Together with @Peter9192 I have updated era5cli to use hatch, if you want to see a specific use case. The CI is set up to use the same hatch commands that developers do.
Hatch also provides template configuration: https://hatch.pypa.io/latest/config/project-templates/ so we could set e.g. standard license to apache.
However, the current advise on packaging.python.org is to use hatchling.
On the linked documentation page, I see that they use hatchling as the default choice for the tutorial, but I see no advice to prefer this over any other build system. Could you give more information on that? Or did I miss it somehow?
You're correct, Bouwe. I'll modify the top post.

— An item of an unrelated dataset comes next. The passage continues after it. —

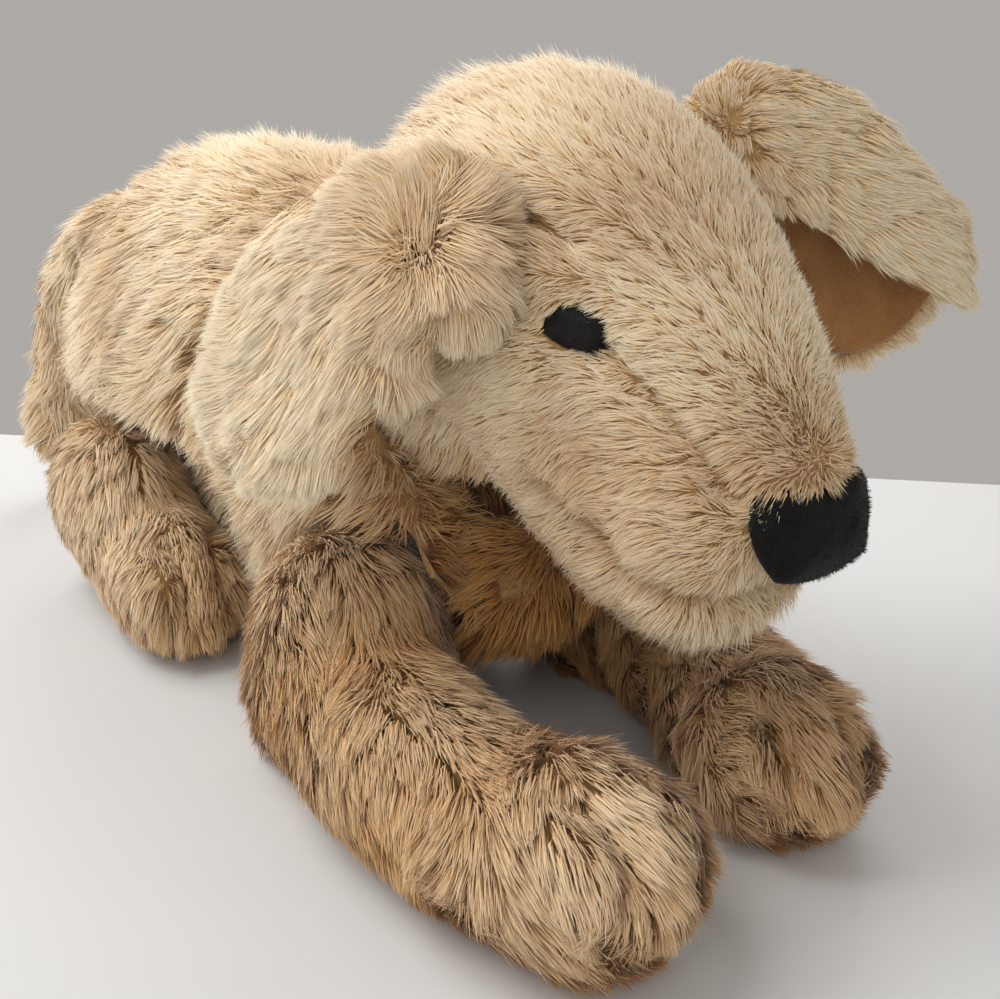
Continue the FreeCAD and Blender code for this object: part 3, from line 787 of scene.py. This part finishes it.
def build_left_ear():
    outer = fold_sheet("ear_left_cloth", LEFT_RIDGE, LEFT_FRONT, LEFT_BACK)
    normals = read_normals(outer.data)
    points = read_points(outer.data)
    if np.mean((points - points.mean(axis=0)) * normals) < 0:
        outer.data.flip_normals()
        outer.data.update()
        normals = -normals
    ripple = waves(points, 0.045, 7)[:, :1] * 1.2 * MM
    write_points(outer.data, points + normals * ripple)
    lining = outer.copy()
    lining.data = outer.data.copy()
    lining.name = "ear_left_velour"
    bpy.context.scene.collection.objects.link(lining)
    write_points(lining.data, read_points(outer.data) - normals * 1.8 * MM)
    whorl = spot(52, 52, 176)
    grow("ear_left_pile", outer, "ear_left", 66000, away_from(whorl, 1.0, (0.35, -0.10, -0.25)), ear_length, 160,
         tone=left_ear_tone, tufts=((8.0, 0.45), (3.5, 0.35)), tousle=0.4, width=0.39, rise=(40, 12))
    for piece, made, slot, nodes in ((outer, BACKING, "pile_fabric", ["ear_outer_left"]),
                                     (lining, VELOUR, "ear_velour", ["ear_lining_left"])):
        thicken(piece, 1.2 * MM)
        give(piece, made)
        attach(piece, "ear_left")
        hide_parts(*nodes)


def ear_length(points, ways):
    """Short fuzz on the lobe where the ear is sewn on, long pile towards its tip."""
    return 8 + 8 * np.clip((points[:, 0] - spot(58, 0, 0)[0]) / (26 * MM), 0, 1)


def left_ear_tone(points, ways):
    return 0.16 - 0.36 * np.clip((points[:, 0] - spot(58, 0, 0)[0]) / (26 * MM), 0, 1)


RIGHT_WHORL = np.array([-41.0, -108.0, 156.0]) * MM
RIGHT_FACE = np.array([-0.91, -0.27, 0.31])


def right_ear_shape(points, normals):
    """Drawn in to leave room for the long pile, and bowed out over the cheek."""
    drawn = RIGHT_WHORL + (points - RIGHT_WHORL) * 0.76
    far = np.linalg.norm(drawn - middle_of("ear_outer_right"), axis=1) / (36 * MM)
    return drawn + RIGHT_FACE * (np.clip(1 - far ** 2, -0.4, 1) * 3.0 * MM)[:, None] + normals * (
        waves(points, 0.05, 5)[:, :1] * 1.0 * MM)


def right_ear_tone_and_painted_light(points, ways):
    """Pale over the flap, partly its own tone and partly painted light where it faces the lamps; honey round the
    whorl, painted shade in the parting there, and along the front edge.
    """
    front = np.clip((RIGHT_WHORL[1] + 8 * MM - points[:, 1]) / (14 * MM), 0, 1)
    return -0.26 + 0.26 * near(points, RIGHT_WHORL, 15 * MM) + 0.22 * front


def build_right_ear():
    ear = skin("ear_right_cloth", "ear_right", ["ear_outer_right"], [], 1.6 * MM, voxel=0.0025, cap=0.002,
               shape=right_ear_shape, smooth=6)
    grow("ear_right_pile", ear, "ear_right", 89000, away_from(RIGHT_WHORL, 0.8, (-0.1, 0.25, -0.55)),
         even(17), 140, keep=lambda p, n: (n @ RIGHT_FACE > -0.25) * 1.0, tufts=((9.0, 0.45), (4.0, 0.4)),
         tousle=0.6, width=0.39, rise=(46, 12), tone=right_ear_tone_and_painted_light)
    lining = copy_nodes("ear_right_velour", ["ear_lining_right"])
    apply(lining, "REMESH", mode="VOXEL", voxel_size=0.0012)
    apply(lining, "SMOOTH", factor=0.5, iterations=4)
    write_points(lining.data, right_ear_shape(read_points(lining.data), read_normals(lining.data)))
    only(lining)
    bpy.ops.object.shade_smooth()
    give(lining, VELOUR)
    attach(lining, "ear_right")
    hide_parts("ear_lining_right")


# ---------------------------------------------------------------- face: eyes, nose and thread

def button(name, body, node, centre, facing, level, half, rise, square, made, taper=0.0):
    """A rounded patch, crowned over what it is sewn to, with its edge tucked in."""
    facing = unit(np.array(facing))
    level = unit(np.array(level) - facing * np.dot(level, facing))
    up = np.cross(facing, level)
    bpy.ops.object.select_all(action="DESELECT")
    bpy.ops.mesh.primitive_grid_add(x_subdivisions=28, y_subdivisions=22, size=2)
    piece = bpy.context.active_object
    piece.name = name
    points = read_points(piece.data)
    across, high = points[:, 0].copy(), points[:, 1].copy()
    x = across * np.sqrt(1 - square * high ** 2)
    y = high * np.sqrt(1 - square * across ** 2)
    edge = np.maximum(np.abs(across), np.abs(high))
    dome = (1 - edge ** 3) ** 0.5
    x = x * (1 + taper * y)
    place = centre + (x[:, None] * level * half[0] + y[:, None] * up * half[1]
                      + facing * ((dome * rise - 1.0 - edge ** 2 * half[0] * 0.17)[:, None])) * MM
    write_points(piece.data, place)
    way = read_normals(piece.data).mean(axis=0)
    if way @ facing < 0:
        piece.data.flip_normals()
    thicken(piece, 1.4 * MM)
    give(piece, made)
    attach(piece, body)
    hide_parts(node)
    grow(name + "_nap", piece, body, 3600, lambda p, n: unit(p - centre), even(1.7), 200, width=0.16, rise=(60, 35),
         tufts=((1.5, 0.2),), tousle=0.5, keep=lambda p, n: (n @ facing > 0.1) * 1.0, made=made)
    return piece


def thread(name, body, lines, cover, node, radius):
    """Sewing thread lying in a crease of a cover."""
    tree = BVHTree.FromPolygons([v.co for v in cover.data.vertices], [tuple(p.vertices) for p in cover.data.polygons])
    route = bpy.data.curves.new(name, "CURVE")
    route.dimensions = "3D"
    for line in lines:
        spline = route.splines.new("NURBS")
        laid = []
        for point in line:
            place, normal = tree.find_nearest(Vector(point))[:2]
            laid.append(place + normal * 0.3 * MM)
        spline.points.add(len(laid) - 1)
        for target, place in zip(spline.points, laid):
            target.co = (*place, 1)
        spline.order_u = 3
        spline.use_endpoint_u = True
    route.bevel_depth = radius * MM
    route.bevel_resolution = 2
    route.use_fill_caps = True
    piece = bpy.data.objects.new(name, route)
    bpy.context.scene.collection.objects.link(piece)
    only(piece)
    bpy.ops.object.convert(target="MESH")
    piece = bpy.context.view_layer.objects.active
    give(piece, THREAD)
    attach(piece, body)
    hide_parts(node)


def build_face(covers):
    for side, sense in (("right", -1), ("left", 1)):
        facing = (sense * 0.86, -0.48, 0.17)
        level = (sense * -0.42, -0.82, -0.26)
        button("eye_" + side + "_felt", "head", "eye_" + side, EYES[side], facing, level, (9.6, 6.4), 4.6, 0.44, EYE)
    button("nose_velvet", "head", "nose_patch", NOSE, (0, -0.94, 0.32), (1, 0, 0), (20.0, 13.0), 4.8, 0.36,
           VELVET, taper=0.14)
    jaw = [np.array(point) for point in MOUTH[0]] + [np.array(point) for point in reversed(MOUTH[1])][1:]
    thread("mouth_thread", "head", [jaw], covers["head"], "mouth_stitch", 0.35)


def build_toes(covers):
    for body, lines in TOES.items():
        thread(body + "_toe_thread", body, lines, covers[body], body.replace("_", "_toe_stitches_", 1), 0.35)


def finish_nodes():
    """The CAD nodes that stay, inside the covers, get their own finish."""
    for node, obj in frame["nodes"].items():
        if "pellet" in node:
            give(obj, BAGCLOTH)
        elif "washer" in node:
            give(obj, WASHER)
        elif "stuffing" in node:
            give(obj, FILLING)


# ---------------------------------------------------------------- stage

CAMERA_SPOT = SHOULDER + np.array([-214.0, -283.6, 212.5]) * MM
CAMERA_TURN = -39.6            # degrees round the object, and then how far it looks down and leans
CAMERA_DOWN = 23.3
CAMERA_LEAN = 2.9
CAMERA_LENS = 45.06
TABLE_SIZE = 2.4
TABLE_EDGE = 0.54              # from below the camera to the table's far edge
TABLE_WAY = np.array([math.sin(math.radians(-CAMERA_TURN)), math.cos(math.radians(CAMERA_TURN))])


def build_stage():
    camera = bpy.data.objects.new("camera", bpy.data.cameras.new("camera"))
    camera.data.lens = CAMERA_LENS
    camera.data.sensor_width = 36.0
    camera.data.clip_start = 0.01
    turn = Matrix.Rotation(math.radians(CAMERA_TURN), 4, "Z")
    tilt = Matrix.Rotation(math.radians(90 - CAMERA_DOWN), 4, "X")
    lean = Matrix.Rotation(math.radians(CAMERA_LEAN), 4, "Z")
    camera.matrix_world = Matrix.Translation(Vector(CAMERA_SPOT)) @ turn @ tilt @ lean
    bpy.context.scene.collection.objects.link(camera)
    bpy.context.scene.camera = camera

    bpy.ops.object.select_all(action="DESELECT")
    bpy.ops.mesh.primitive_plane_add(size=TABLE_SIZE)
    floor = bpy.context.active_object
    floor.name = "floor"
    edge = CAMERA_SPOT[:2] + TABLE_WAY * (TABLE_EDGE - TABLE_SIZE / 2)
    points = read_points(floor.data)
    across = np.array([TABLE_WAY[1], -TABLE_WAY[0]])
    laid = edge + points[:, :1] * across + points[:, 1:2] * TABLE_WAY
    write_points(floor.data, np.column_stack([laid, np.zeros(len(laid))]))
    paint = material("floor_white", 0.5)[0]
    paint.node_tree.nodes["Principled BSDF"].inputs["Base Color"].default_value = (0.70, 0.705, 0.70, 1)
    floor.data.materials.append(paint)

    for name, place, size, power in (("key", (-0.55, 0.45, 1.05), 0.9, 12.0), ("fill", (-1.0, -0.8, 0.8), 1.3, 4.6),
                                     ("back", (0.75, 0.7, 0.9), 0.9, 7.0)):
        light = bpy.data.objects.new(name, bpy.data.lights.new(name, "AREA"))
        light.data.size = size
        light.data.energy = power
        light.location = place
        aim = Vector((0, 0, 0.08)) - Vector(place)
        light.rotation_euler = aim.to_track_quat("-Z", "Y").to_euler()
        bpy.context.scene.collection.objects.link(light)
    world = bpy.data.worlds.new("world")
    world.use_nodes = True
    world.node_tree.nodes["Background"].inputs["Color"].default_value = (0.42, 0.40, 0.38, 1)
    world.node_tree.nodes["Background"].inputs["Strength"].default_value = 1.0
    bpy.context.scene.world = world
    bpy.context.scene.view_settings.view_transform = "Standard"


build_stage()
covers = build_covers()
build_left_ear()
build_right_ear()
build_face(covers)
build_toes(covers)
finish_nodes()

For additional discussion, I have found this nice overview of python packaging options: https://chriswarrick.com/blog/2023/01/15/how-to-improve-python-packaging/#tooling-proliferation-and-the-python-package-authority That article also raises an important point of the (current) bus factor of hatch essentially being 1.
The lack of C-extension support could also be a deal-breaker for some. But I don't know how common that is in the center.
Yeah, C-extension support is pretty important. There are a couple of projects that do things with pybind11 for instance.
Hatchling does support custom build hooks so one could still perform the logic of building the extension modules
I'm not sure if it's worth the effort of changing the template if there is no clear recommendation. Many of the things listed as advantages of using hatch can also be done easily using other tools in common use. For example
- Publishing to PyPI and running matrix tests are easy to set up using GitHub actions
- Running multiple tools for linting and formatting is a task that is typically done using pre-commit. Even if you could set up a hatch command to do this for you, you would still want to use pre-commit and then what's the advantage of maintaining a duplicate configuration?
- Defining extra dependencies for building the documentation can be done using extras
- Configuration in pyproject.toml is something that is supported by many tools, including the currently used setuptools
Related to this, we may want to keep an eye on uv
The next minor release of Hatch will have an option to use that behind the scenes in place of pip and virtualenv.